Wednesday 27 August 2014

Tuesday, 26 August 2014, Pages 65-72, Calypso, Episode 4


Stopped at "No sign. Gone. What matter?" (Gabler 4.190) (Penguin p. 72)

This episode start the beginning of book II (Ulysses is divided into three books) and is much more straightforward and easier in tone than the previous one. We meet Mr Leopold Bloom in the morning preparing a breakfast tray for "her" (presumably his wife) and getting ready to leave the house to get a kidney for himself.

Before leaving for the butcher's he asks her if she wants anything (a moan is all he gets in reply and the jingling sound of the bed as she turns, which makes him think he must finally have those springs mended). He then picks up his hat, checks the hat-band with the inscription "Plasto's high grade ha" (with the T sweated off from frequent wear) assures himself that the "white slip of paper" is still inside his hat-band, "quite safe", and that he has his potato (4.69 ff.). We don't know at this point what the paper and the potato are about. He doesn't have his house keys since he's left them in his other trousers but he can risk leaving the house without them just for the moment.

At Dlugacz, the butcher's, Bloom waits for the customer who's being served to finish her purchase (it's the next-door neighbours' the servant girl) and observes her rather chapped fingers and her "vigorous hips", whose sight he rather likes (4.148). In fact, he's hoping to get a chance to follow her on the way home and watch her secretly if the butcher serves him fast enough. Unfortunately (and here's one of life's many little frustrations already) the girl heads in a direction different from home.

A few comments about this chapter:

Consider its opening. The first thing we learn about a character, Mr Bloom, is what he likes to eat, and he eats "with relish". For a moment, however, we may be misled: "relish" could at first be understood to mean the sauce, and only later may we realise it means something like joy or pleasure. "Beasts and fowls", too, is a phrase from the Bible rather than a novel. So, here, we seem to be dealing with things that are not very common in English speaking countries. (To say nothing of the last word of the first paragraph: Not many would have expected it to end on "urine". Bloom is introduced by his predilection and it is, to say the least, one of unusual tastes.)

The second sentence is interesting, too. Were we to read it aloud, we may find it's not easy to read quickly, which is due to the numerous consonant clusters. One's tongue has to run around the palate quite a bit to read it. It is, in Fritz Senn's comparison, a little as though we were chewing. In other words, the sentence imitates the act of mastication.

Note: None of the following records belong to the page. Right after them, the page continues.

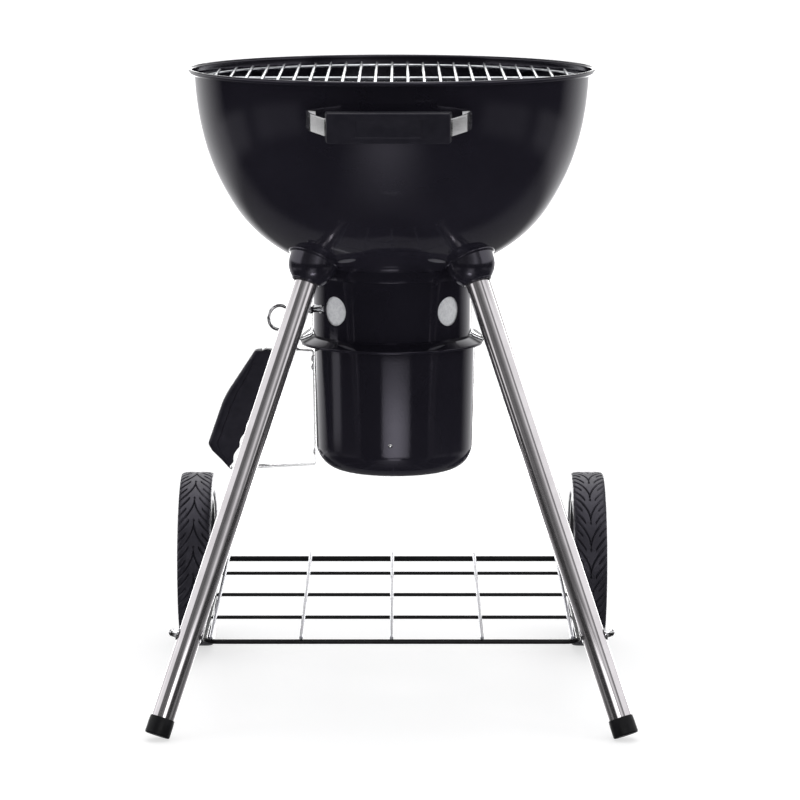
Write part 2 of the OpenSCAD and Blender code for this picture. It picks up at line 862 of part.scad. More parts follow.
module grate_bars(radius, wire, pitch, count, z) {
    for (i = [0:count - 1])
        let (x = (i - (count - 1) / 2) * pitch)
        translate([x, 0, z]) y_rod(wire, 2 * half_chord(radius, x));
}

module cooking_grate_ring() {
    color("silver") at_bowl() translate([0, 0, grate_z]) {
        ring(grate_r, grate_ring_wire);
        x_rod(grate_ring_wire, 2 * grate_r - grate_ring_wire / 2);
    }
}

module cooking_grate_rods() {
    rods_z = grate_z + grate_ring_wire + grate_rod_wire + touch;
    color("silver") at_bowl()
        grate_bars(grate_r + grate_rod_wire, grate_rod_wire, grate_pitch, grate_rods, rods_z);
}

module charcoal_grate_rings() {
    inner_share = 0.45;
    color("silver") at_bowl() translate([0, 0, coal_z]) {
        ring(coal_r, coal_wire);
        ring(coal_r * inner_share, coal_wire);
    }
}

module charcoal_grate_rods() {
    color("silver") at_bowl()
        grate_bars(coal_r, coal_wire, coal_pitch, coal_rods, coal_z + 2 * coal_wire + touch);
}

bowl();
grate_brackets();
coal_grate_brackets();
socket_front_left();
socket_front_right();
socket_rear_left();
socket_rear_right();
socket_bolts();
leg_front_left();
leg_front_right();
leg_rear_left();
leg_rear_right();
foot_cap_left();
foot_cap_right();
rear_leg_plugs();
handle_strap();
handle_grip();
handle_rivets();
vent_housing();
housing_collar();
housing_flange();
retaining_clips();
shelf_frame();
shelf_cross_wires();
shelf_long_wires();
shelf_studs();
dome_nuts();
axle();
axle_spacers();
axle_caps();
tyre_left();
wheel_left();
tyre_right();
wheel_right();
damper_sleeve();
damper_lever();
lever_fittings();
ash_bucket();
bucket_strap();
bucket_grip();
bucket_rivets();
cooking_grate_ring();
cooking_grate_rods();
charcoal_grate_rings();
charcoal_grate_rods();
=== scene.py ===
"""Looks of a kettle charcoal grill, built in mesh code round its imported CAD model.

Metres, +Z up, and the front faces -Y. Most shapes are drawn round the bowl's own axis:
at_axis carries them to its place in the frame.
"""

import functools
import json
from math import (acos, asin, atan, atan2, copysign, cos, degrees, exp, hypot,
                  pi, radians, sin, sqrt, tan)

import bmesh
import bpy
import numpy as np
from mathutils import Matrix, Vector


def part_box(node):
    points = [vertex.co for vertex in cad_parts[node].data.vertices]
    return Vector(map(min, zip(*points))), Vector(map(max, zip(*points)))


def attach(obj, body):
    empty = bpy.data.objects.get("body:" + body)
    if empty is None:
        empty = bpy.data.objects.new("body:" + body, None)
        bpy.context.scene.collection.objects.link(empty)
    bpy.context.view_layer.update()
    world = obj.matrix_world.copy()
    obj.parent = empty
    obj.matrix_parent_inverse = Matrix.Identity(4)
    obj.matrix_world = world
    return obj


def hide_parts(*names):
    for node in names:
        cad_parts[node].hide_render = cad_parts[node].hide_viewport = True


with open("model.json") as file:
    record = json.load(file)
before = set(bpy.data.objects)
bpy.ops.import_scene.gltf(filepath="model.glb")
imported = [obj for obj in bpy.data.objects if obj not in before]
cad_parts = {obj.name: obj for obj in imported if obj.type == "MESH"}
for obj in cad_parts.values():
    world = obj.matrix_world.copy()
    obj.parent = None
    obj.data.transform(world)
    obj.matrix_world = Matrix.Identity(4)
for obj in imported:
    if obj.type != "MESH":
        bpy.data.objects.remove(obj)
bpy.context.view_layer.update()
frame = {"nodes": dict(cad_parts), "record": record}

# ---- Sizes, in metres ----

TAU = 2 * pi
SIDES = ((-1, "left"), (1, "right"))
GAP = 0.00005  # between parts that touch
SHARP = 32  # degrees between faces at a sharp edge

LENS = 163.45  # millimetres
CAMERA_X = 0.0115
CAMERA_Z = 1.2329
CAMERA_AWAY = 5.1035
CAMERA_DOWN = 9.094  # degrees below level

bowl_low, bowl_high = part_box("bowl")
axis_place = Vector(((bowl_low.x + bowl_high.x) / 2, (bowl_low.y + bowl_high.y) / 2, 0))
at_axis = Matrix.Translation(axis_place)

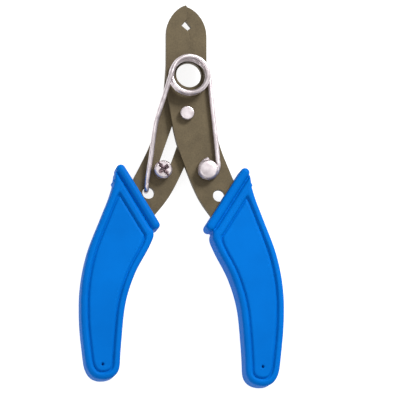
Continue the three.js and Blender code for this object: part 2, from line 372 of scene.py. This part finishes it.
# ---- Setting
def floor():
    """A pale floor that glows a little, so that shadows stay faint."""
    half = FLOOR_SIZE / 2
    mesh = bpy.data.meshes.new("floor")
    corners = [(-half, -half, 0), (half, -half, 0), (half, half, 0), (-half, half, 0)]
    mesh.from_pydata(corners, [], [(0, 1, 2, 3)])
    made = bpy.data.objects.new("floor", mesh)
    bpy.context.scene.collection.objects.link(made)
    material, shader, add, feed = new_material("floor")
    place = add("ShaderNodeTexCoord").outputs["Object"]
    cloud = add("ShaderNodeTexNoise", {"Vector": place}, Scale=3, Detail=2)
    low_grey, high_grey = [(grey, grey, grey) for grey in FLOOR_GREYS]
    feed("Base Color", ramp_between(add, cloud.outputs["Fac"], low_grey, high_grey))
    shader.inputs["Roughness"].default_value = 0.9
    shader.inputs["Emission Color"].default_value = (1, 1, 1, 1)
    shader.inputs["Emission Strength"].default_value = FLOOR_GLOW
    mesh.materials.append(material)


def area_light(name, place, size, power):
    """A square light that faces the tool."""
    light = bpy.data.lights.new(name, "AREA")
    light.size = size
    light.energy = power
    made = bpy.data.objects.new(name, light)
    made.location = place
    made.rotation_euler = (-Vector(place)).to_track_quat("-Z", "Y").to_euler()
    bpy.context.scene.collection.objects.link(made)


def studio():
    """A pale sky that darkens towards the horizon, and two soft lights."""
    scene = bpy.context.scene
    scene.world = scene.world or bpy.data.worlds.new("studio")
    scene.world.use_nodes = True
    tree = scene.world.node_tree
    place = tree.nodes.new("ShaderNodeTexCoord")
    height = tree.nodes.new("ShaderNodeSeparateXYZ")
    shade = tree.nodes.new("ShaderNodeValToRGB")
    shade.color_ramp.elements[0].position = 0.15
    shade.color_ramp.elements[0].color = (*SKY_LOW, 1)
    shade.color_ramp.elements[1].position = 0.8
    shade.color_ramp.elements[1].color = (1, 1, 1, 1)
    tree.links.new(place.outputs["Generated"], height.inputs["Vector"])
    tree.links.new(height.outputs["Z"], shade.inputs["Fac"])
    tree.links.new(shade.outputs["Color"], tree.nodes["Background"].inputs["Color"])
    tree.nodes["Background"].inputs["Strength"].default_value = SKY_STRENGTH
    scene.view_settings.view_transform = "Standard"
    area_light("key", KEY_PLACE, KEY_SIZE, KEY_POWER)
    area_light("fill", FILL_PLACE, FILL_SIZE, FILL_POWER)


def camera():
    """A long lens that looks down at the tool, leaning a little from straight above."""
    lens = bpy.data.cameras.new("camera")
    lens.lens = LENS
    lens.clip_start = 0.01
    made = bpy.data.objects.new("camera", lens)
    lean_x, lean_y = CAMERA_LEAN
    back = Vector((math.tan(lean_x), math.tan(lean_y), 1)).normalized()
    made.location = TARGET + back * CAMERA_DISTANCE
    right = Vector((0, 1, 0)).cross(back).normalized()
    up = back.cross(right)
    made.rotation_euler = Matrix((right, up, back)).transposed().to_euler()
    bpy.context.scene.collection.objects.link(made)
    bpy.context.scene.camera = made


steel = dark_steel()
zinc = zinc_plate()
vinyl = blue_vinyl()

camera()
studio()
floor()
eased("front_lever", "front_blade", "front_assembly", steel, 0.14)
eased("back_lever", "back_blade", "back_assembly", steel, 0.14)
eased("pivot_rivet", "rivet", "front_assembly", zinc, 0.15)
eased("spring_stud", "stud", "front_assembly", zinc, 0.15)
eased("adjusting_screw", "stop_screw", "screw", zinc, 0.08)
eased("front_washer", "washer_front", "stop", zinc, 0.1)
eased("back_washer", "washer_back", "stop", zinc, 0.1)
eased("clamp_nut", "nut", "stop", zinc, 0.15)
spring_coil(zinc)
spring_arm(zinc)
handle("right_grip", "front_assembly", 1, vinyl)
handle("left_grip", "back_assembly", -1, vinyl)
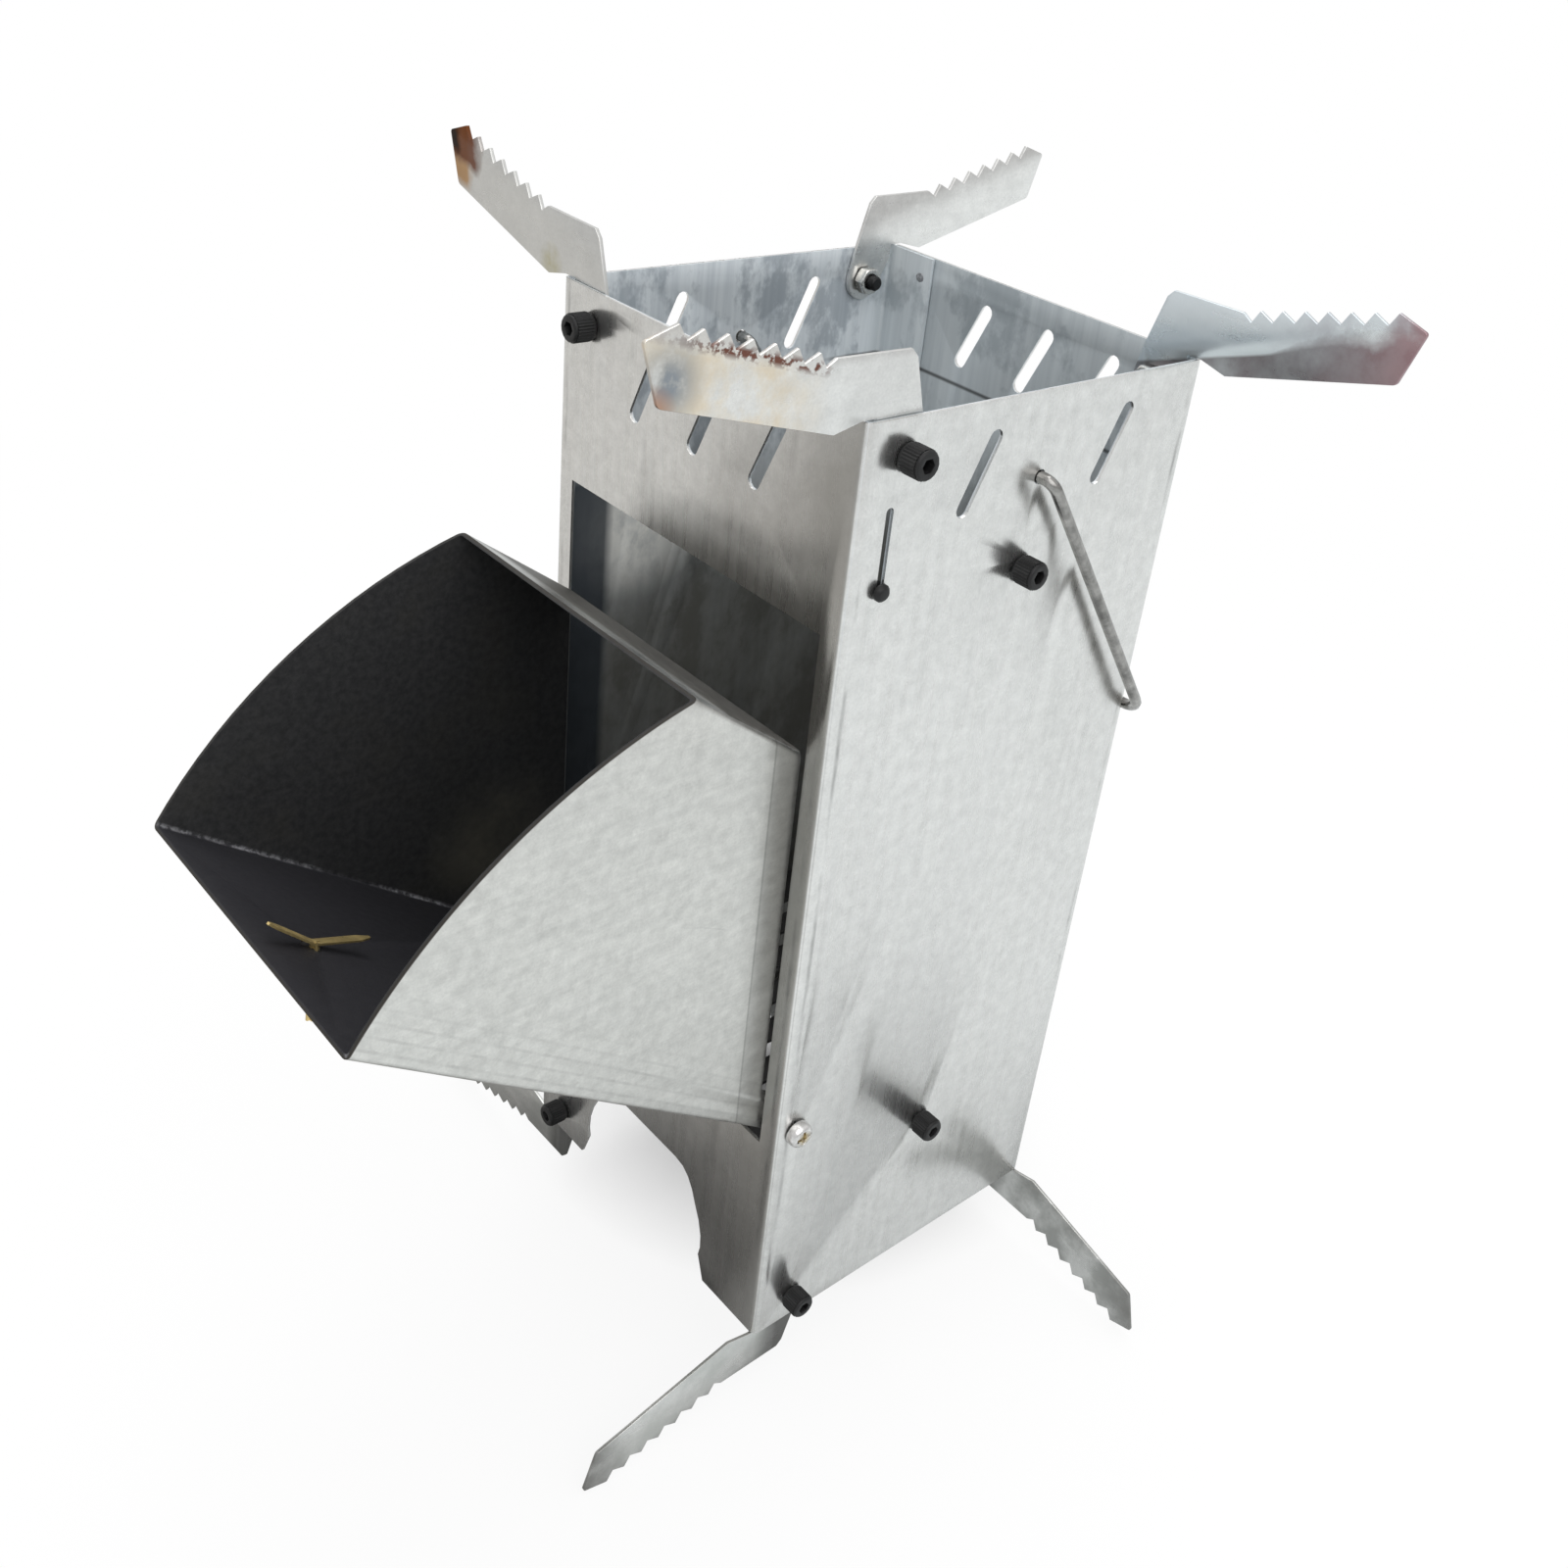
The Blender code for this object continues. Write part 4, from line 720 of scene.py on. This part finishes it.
def baked(piece):
    """The evaluated mesh of an object with its modifiers applied; the object is removed."""
    depsgraph = bpy.context.evaluated_depsgraph_get()
    mesh = bpy.data.meshes.new_from_object(piece.evaluated_get(depsgraph))
    bpy.data.objects.remove(piece, do_unlink=True)
    return mesh


def merged_copy(node):
    """A node's mesh with its triangles merged and its flat faces joined."""
    work = bmesh.new()
    work.from_mesh(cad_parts[node].data)
    bmesh.ops.remove_doubles(work, verts=work.verts, dist=MERGE_WITHIN)
    bmesh.ops.dissolve_limit(work, angle_limit=FLAT_WITHIN, verts=work.verts, edges=work.edges)
    mesh = bpy.data.meshes.new(node + "_copy")
    work.to_mesh(mesh)
    work.free()
    return mesh


def softened(mesh, width):
    """Rounds the edges of a mesh and shades it smooth."""
    blank = bpy.data.objects.new("blank", mesh)
    link_object(blank)
    bevel = blank.modifiers.new("edges", "BEVEL")
    bevel.width = width
    bevel.segments = EDGE_SEGMENTS
    bevel.limit_method = "ANGLE"
    bevel.angle_limit = BEVEL_FROM
    result = baked(blank)
    result.shade_smooth()
    result.set_sharp_from_angle(angle=SHARP_FROM)
    return result


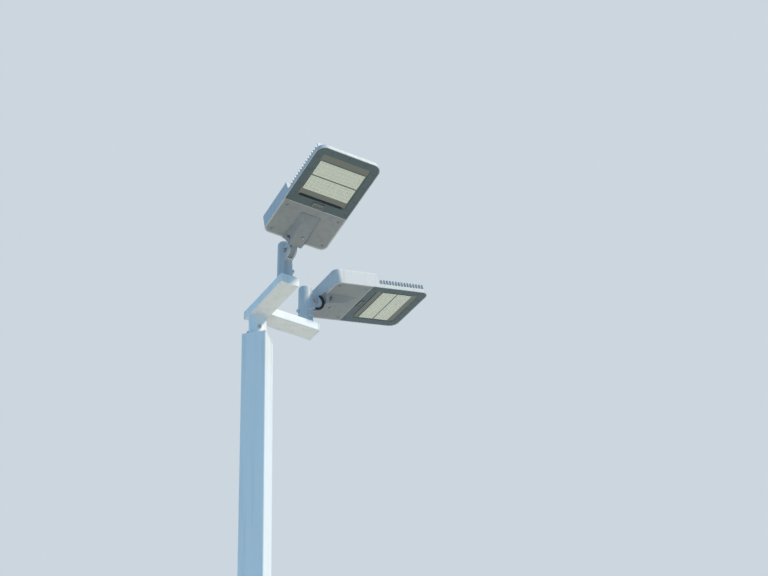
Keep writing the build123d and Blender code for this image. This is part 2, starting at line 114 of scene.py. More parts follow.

A word about the cat. It says "Mkgnao!" and then "Mrkgnao!" and again, lowdly, "Mrkrgnao!", as if the cat were emphasising something. On the one hand, this elaborate attempt to render cat-speech (rather than giving a simple "miaow") is telling of how closely Bloom is listening (we'll find him to be a very attentive person indeed). He also tries to imagine what the cat sees, e.g. whether he looks as tall as a tower to it, then deciding, "No, she can jump me" (4.29). It's a trait we'll soon come to appreciate as typical of Bloom, who's often trying to imagine what the world looks like to others or 'from the other side'. Finally and tellingly in this passage, the cat never says the same thing twice: it is as though it were giving us a lesson in miniature about how to read the book in general.

A note about the Home Rule irony that Bloom smiles about, which may need some explanation: On his way to the butcher's, and walking eastward, Bloom imagines a day in the Orient, only to conclude, however, that it's "probably not a bit like it really" (4.99). Similarly, he thinks, "What Arthur Griffith said about the headpiece over the Freeman leader: a homerule sun rising up in the northwest from the laneway behind the bank of Ireland", smiles and, "Ikey touch that: homerule sun rising up in the northwest (4.100 ff.).

When the Irish were trying to bring on Home Rule to have independent legislation from Britain, they depicted the Parliament building (which later became the bank of Ireland) with a sun rising behind it. The irony was that, if you looked at the bank of Ireland, you'd be facing northwest — which is certainly not where the sun rises. Our "sun rising up in the northwest" points to how the symbolism does not match the reality.

So, Bloom's turning around the image of the orient ("not a bit like it") just as he considers the twisted political symbolism illustrates how, often, in Ulysses something is not quite right — a feature that is rather present throughout the book. It is one worth looking out for and that will add to the humour of the book.